Перед мысленным взором тут же возникла гардеробная, вторая полка слева, снизу. Я сама убирала туда эту форму посте того, как постирала и погладила.
Только сказать ничего не успела. Люба внезапно выхватила трубку у меня из рук:
— Тём, привет. Это тетя Люба. Мать занята. Давай сам, — и сбросила звонок, потом посмотрела на меня строго и сказала: — Не смей!
У меня закололо, защипало, задергалось.
— Люб, ну зачем ты так.
— Что именно зачем я так? — спросила она, протянув мне погасший телефон, — ты действительно занята. СВОИМИ делами.
— Там же соревнования…
— И что?
— Это важно, он готовился.
— Какой молодец, — Любин голос сочился сарказмом, — готовился.
— Я перезвоню. Скажу ему…
— Хорошо, — она подняла руки в пораженческом жесте, — перезванивай. Давай. Ну что стоишь, давай-давай. Звони. Скажи малышу, где его подгузники. А то ведь он без рук, без ног, без мозгов. А еще без совести. Привык, что маменька все сделает и на блюдечке притащит.
— Люб…
— Что Люб? Когда твои вещи из дома надо было выносить, что-то он не растерялся. Вон с какой довольной мордой в субботнике участие принимал. А тут, что ты будешь делать… Трусы спортивные найти не может. Бедолажка.
Меня будто парализовало. Даже пальцем пошевелить не могла.
— Ну звони, что ты стоишь? Помоги Артемке. У меня лишь один вопрос. А дальше-то что? Она будут пинать тебя, как резиновый мячик, а ты продолжишь бегать за ними? Сопли подтирать, говорить, что и на какой полке лежит? А если вдруг у дитятки закончится туалетная бумага? Тоже поскачешь? Принесешь рулончик, важные салфетки, а потом еще и жопку ему подотрешь? Смоешь за него и унитаз ершиком протрешь, чтобы чистенько было? Да?
— Это дети…
— А эти дети помнят о том, что ты их мать? Или вспоминают о тебе, только когда им самим что-то нужно? Тебе кто-нибудь из них, кроме Влада, звонит вообще? Кто-нибудь интересуется, как дела? Хорошо ли ты спишь, ешь? Все ли у тебя получается на квартире? Нет ли осложнений после больницы? Или это все лишнее? И ты годишься только на то, чтобы сказать на какой полке лежат трусы?

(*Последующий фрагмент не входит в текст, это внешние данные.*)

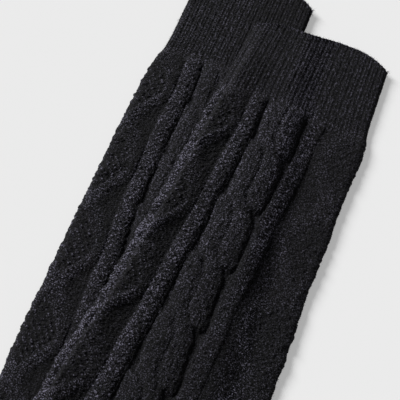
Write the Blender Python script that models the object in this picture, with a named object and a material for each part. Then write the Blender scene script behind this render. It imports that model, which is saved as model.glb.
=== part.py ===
"""A pair of knee-high cable-knit boot socks, laid flat and overlapping.

Both socks lie in profile, cuffs towards +Y, toes towards +X. The upper sock lies on the lower one and
slopes down beside it to the surface. Each is a flattened tube of thick knit, made in five pieces: ribbed
cuff, cabled leg, heel, foot and toe. Sizes are in millimetres in a layout frame. An empty, which carries
all the pieces, moves that frame's origin to the middle of the pair. The meshes are in metres.
"""

import math
from collections import namedtuple

import bmesh
import bpy
import numpy as np

MM = 0.001

# Middle of the pair's box in the layout frame
MIDDLE_X = 66.6
MIDDLE_Y = -79.9

# Cloth: plain wall, slit between a sock's two faces, rounded fold at each side, gap at a seam
WALL = 1.8
SLIT = 0.8
THICK = 2 * WALL + SLIT
FOLD = 3.6
FOLD_ARC = 0.5 * math.pi * (FOLD + THICK / 2) / 2
FOLD_ANGLES = (60, 20, -20, -60)
PROUD_FULL = 20
PROUD_NONE = -60
SLIT_INSET = WALL + 0.7
SEAM = 0.3

# The upper sock lies just clear of the lower sock's tallest stitches, then comes down beside it.
# Lift: how high it lies over the lower sock at height y.
Lift = namedtuple("Lift", "y high")
LIFTS = (Lift(125, 5.75), Lift(101, 7.6), Lift(-172, 7.6), Lift(-200, 4.75))
LEDGE = 2.5
SLOPE = 24.0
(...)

Какие неприятные, какие чудовищно болезненные слова. В душе протест, потребность что-то сказать в защиту детей. Потому что, а как иначе? Я же мать. И в тоже время на языке нет ни одного слова, и давит понимание, что не нуждаются они в моей защите. Она им на фиг не сдалась. Как и я.
— И вообще, — продолжала добивать Люба, — прости, что я тебе это говорю. Но у них теперь там новая «мама» есть. Раз уж она по всем твоим шкафам прошлась и все из них выгребла, то пусть с Артемкиным барахлом сама разбирается. Теперь это ее забота, не твоя.
— Люб, — у меня снова запекло глаза, — ну зачем ты так?
— Да затем, что если тебя не встряхнуть, то ты так и продолжишь бегать перед ними как бездомная собачонка. Захотели – подозвали, захотели пинка под зад дали. Все, хватит Вер. Хватит! Ты в разводе, дети уже достаточно взрослые, чтобы отвечать за свои поступки и самостоятельно решать свои проблемы. Пора перестать быть удобным придатком и заняться собой.
— Это же просто форма…
— Нет, Верочка. Это не просто форма, это показатель отношения к тебе. И если ты сейчас не проведешь границы, то так и останешься на побегушках, в то время как они продолжат жить в свое удовольствие и улыбаться «подходящей» Веронике. Будут ей в рот заглядывать, ходить рука об руку, потому что она Звезда. А ты…так… сойдешь для бытовых нужд.
Больно. Очень больно. У меня все завяло и настроение, которое с утра было слегка приподнятым, снова рухнуло ниже плинтуса.